▶ RECORDS FOR THIS EXERCISE:
--- BEGIN ---

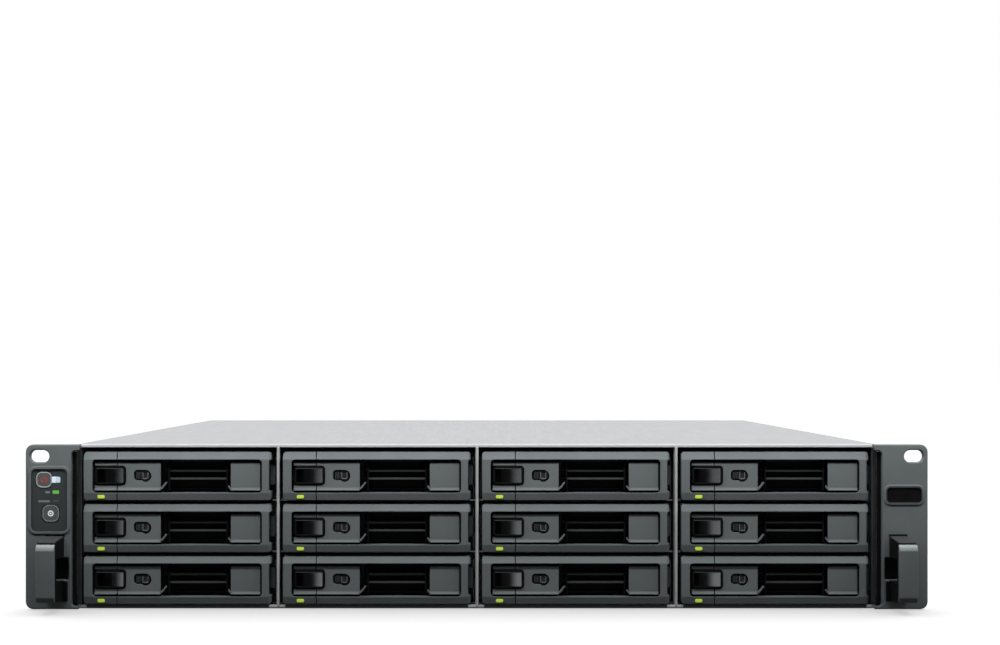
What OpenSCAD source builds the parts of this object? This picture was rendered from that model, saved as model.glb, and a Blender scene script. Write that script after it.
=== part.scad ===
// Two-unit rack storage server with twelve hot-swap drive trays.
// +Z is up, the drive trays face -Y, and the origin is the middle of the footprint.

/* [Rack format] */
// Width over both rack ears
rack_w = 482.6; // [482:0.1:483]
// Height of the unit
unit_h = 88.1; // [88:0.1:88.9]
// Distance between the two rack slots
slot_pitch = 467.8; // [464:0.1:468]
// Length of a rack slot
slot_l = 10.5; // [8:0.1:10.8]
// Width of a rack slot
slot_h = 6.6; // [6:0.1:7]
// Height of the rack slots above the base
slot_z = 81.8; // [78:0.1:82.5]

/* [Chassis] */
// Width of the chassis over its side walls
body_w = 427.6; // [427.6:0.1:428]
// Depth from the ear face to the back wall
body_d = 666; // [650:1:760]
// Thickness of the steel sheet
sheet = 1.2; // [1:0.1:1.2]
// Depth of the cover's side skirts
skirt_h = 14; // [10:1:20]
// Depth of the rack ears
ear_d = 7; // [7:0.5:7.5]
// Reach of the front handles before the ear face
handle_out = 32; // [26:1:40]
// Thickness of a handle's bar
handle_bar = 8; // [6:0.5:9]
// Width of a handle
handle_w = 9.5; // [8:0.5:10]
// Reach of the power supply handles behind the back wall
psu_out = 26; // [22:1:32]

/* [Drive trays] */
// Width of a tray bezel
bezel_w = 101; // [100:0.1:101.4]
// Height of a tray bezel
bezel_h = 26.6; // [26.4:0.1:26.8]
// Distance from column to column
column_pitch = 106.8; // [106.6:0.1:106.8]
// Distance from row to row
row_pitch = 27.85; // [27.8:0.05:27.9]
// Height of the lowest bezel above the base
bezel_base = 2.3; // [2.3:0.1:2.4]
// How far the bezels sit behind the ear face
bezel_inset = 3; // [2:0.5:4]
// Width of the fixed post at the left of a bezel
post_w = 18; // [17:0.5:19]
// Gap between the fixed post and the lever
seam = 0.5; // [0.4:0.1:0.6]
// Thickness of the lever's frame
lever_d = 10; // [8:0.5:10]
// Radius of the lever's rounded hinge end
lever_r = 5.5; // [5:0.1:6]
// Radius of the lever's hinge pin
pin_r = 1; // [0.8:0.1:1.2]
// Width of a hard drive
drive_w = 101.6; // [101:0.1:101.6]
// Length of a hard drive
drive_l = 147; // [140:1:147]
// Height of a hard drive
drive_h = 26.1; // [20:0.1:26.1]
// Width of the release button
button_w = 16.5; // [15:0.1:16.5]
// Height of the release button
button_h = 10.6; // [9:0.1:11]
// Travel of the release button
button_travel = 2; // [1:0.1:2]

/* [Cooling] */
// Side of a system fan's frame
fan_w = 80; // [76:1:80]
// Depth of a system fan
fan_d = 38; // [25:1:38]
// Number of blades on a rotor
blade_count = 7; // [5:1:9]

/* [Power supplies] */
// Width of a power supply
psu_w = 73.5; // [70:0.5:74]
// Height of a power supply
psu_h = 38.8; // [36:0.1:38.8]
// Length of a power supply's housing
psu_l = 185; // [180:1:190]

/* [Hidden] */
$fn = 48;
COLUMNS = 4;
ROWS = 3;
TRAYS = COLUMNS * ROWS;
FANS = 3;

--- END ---
--- BEGIN ---

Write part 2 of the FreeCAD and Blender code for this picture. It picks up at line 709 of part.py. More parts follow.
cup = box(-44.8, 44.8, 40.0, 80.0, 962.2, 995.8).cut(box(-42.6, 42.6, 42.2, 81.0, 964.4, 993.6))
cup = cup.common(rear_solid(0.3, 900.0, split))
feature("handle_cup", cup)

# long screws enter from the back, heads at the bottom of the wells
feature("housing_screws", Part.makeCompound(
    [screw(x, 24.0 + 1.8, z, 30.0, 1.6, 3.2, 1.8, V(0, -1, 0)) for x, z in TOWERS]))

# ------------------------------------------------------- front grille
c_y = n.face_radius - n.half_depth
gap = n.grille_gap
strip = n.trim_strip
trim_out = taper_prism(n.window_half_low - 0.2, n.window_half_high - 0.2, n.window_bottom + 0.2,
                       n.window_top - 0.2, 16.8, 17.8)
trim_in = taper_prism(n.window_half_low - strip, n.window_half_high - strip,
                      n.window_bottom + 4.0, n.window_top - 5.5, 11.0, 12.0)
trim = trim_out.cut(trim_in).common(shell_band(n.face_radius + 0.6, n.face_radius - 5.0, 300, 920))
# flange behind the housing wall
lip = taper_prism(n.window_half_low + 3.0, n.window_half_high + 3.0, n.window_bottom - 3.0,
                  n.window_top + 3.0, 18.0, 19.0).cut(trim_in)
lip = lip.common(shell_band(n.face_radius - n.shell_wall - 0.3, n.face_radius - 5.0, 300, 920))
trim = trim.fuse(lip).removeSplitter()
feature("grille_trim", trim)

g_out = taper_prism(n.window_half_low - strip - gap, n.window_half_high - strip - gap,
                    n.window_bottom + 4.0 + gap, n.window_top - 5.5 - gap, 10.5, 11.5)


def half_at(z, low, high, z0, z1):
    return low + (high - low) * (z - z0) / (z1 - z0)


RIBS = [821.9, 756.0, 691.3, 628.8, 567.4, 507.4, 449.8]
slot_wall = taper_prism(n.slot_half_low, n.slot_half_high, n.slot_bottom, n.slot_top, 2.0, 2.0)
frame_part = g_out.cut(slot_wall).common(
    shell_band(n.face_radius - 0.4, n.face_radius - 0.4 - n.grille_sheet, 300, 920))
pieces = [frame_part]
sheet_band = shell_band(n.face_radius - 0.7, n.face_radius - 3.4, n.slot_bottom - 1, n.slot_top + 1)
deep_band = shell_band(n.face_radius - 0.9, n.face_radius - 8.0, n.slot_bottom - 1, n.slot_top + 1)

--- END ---
--- BEGIN ---

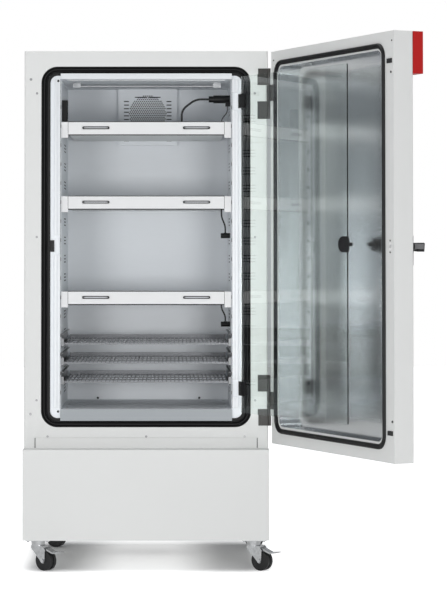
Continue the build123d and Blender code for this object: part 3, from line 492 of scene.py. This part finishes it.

--- END ---

▶ WHAT TO DO:
Lines that hold "from" are the ones to copy; find all of them.

▶ THE RESULT:
What OpenSCAD source builds the parts of this object? This picture was rendered from that model, saved as model.glb, and a Blender scene script. Write that script after it.
// Depth from the ear face to the back wall
// Distance from column to column
// Distance from row to row
# long screws enter from the back, heads at the bottom of the wells
Continue the build123d and Blender code for this object: part 3, from line 492 of scene.py. This part finishes it.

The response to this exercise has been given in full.